[START Given data]

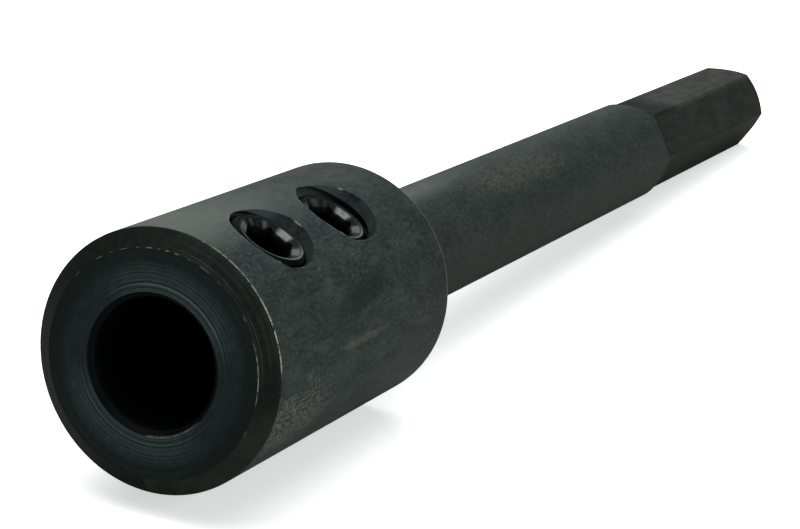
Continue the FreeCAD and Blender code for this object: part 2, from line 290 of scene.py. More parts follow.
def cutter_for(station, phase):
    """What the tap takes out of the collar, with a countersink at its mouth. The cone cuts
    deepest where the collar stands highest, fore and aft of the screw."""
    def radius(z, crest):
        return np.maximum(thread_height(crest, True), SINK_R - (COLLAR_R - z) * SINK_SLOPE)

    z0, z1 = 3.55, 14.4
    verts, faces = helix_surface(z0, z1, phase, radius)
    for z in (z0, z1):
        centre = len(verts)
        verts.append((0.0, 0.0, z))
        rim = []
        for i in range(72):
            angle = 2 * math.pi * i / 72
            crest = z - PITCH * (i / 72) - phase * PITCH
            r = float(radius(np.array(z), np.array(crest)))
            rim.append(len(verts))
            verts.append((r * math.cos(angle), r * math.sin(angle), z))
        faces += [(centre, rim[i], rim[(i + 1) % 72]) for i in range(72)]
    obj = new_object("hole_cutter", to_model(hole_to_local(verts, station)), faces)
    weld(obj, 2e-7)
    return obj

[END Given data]

* _What you will do_
Each line above must be printed exactly as it appears.

* _Response for this exercise_
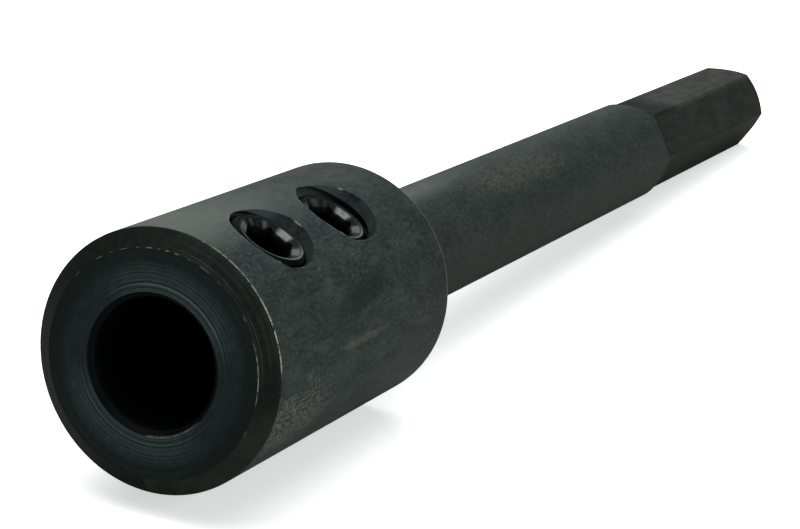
Continue the FreeCAD and Blender code for this object: part 2, from line 290 of scene.py. More parts follow.
def cutter_for(station, phase):
    """What the tap takes out of the collar, with a countersink at its mouth. The cone cuts
    deepest where the collar stands highest, fore and aft of the screw."""
    def radius(z, crest):
        return np.maximum(thread_height(crest, True), SINK_R - (COLLAR_R - z) * SINK_SLOPE)

    z0, z1 = 3.55, 14.4
    verts, faces = helix_surface(z0, z1, phase, radius)
    for z in (z0, z1):
        centre = len(verts)
        verts.append((0.0, 0.0, z))
        rim = []
        for i in range(72):
            angle = 2 * math.pi * i / 72
            crest = z - PITCH * (i / 72) - phase * PITCH
            r = float(radius(np.array(z), np.array(crest)))
            rim.append(len(verts))
            verts.append((r * math.cos(angle), r * math.sin(angle), z))
        faces += [(centre, rim[i], rim[(i + 1) % 72]) for i in range(72)]
    obj = new_object("hole_cutter", to_model(hole_to_local(verts, station)), faces)
    weld(obj, 2e-7)
    return obj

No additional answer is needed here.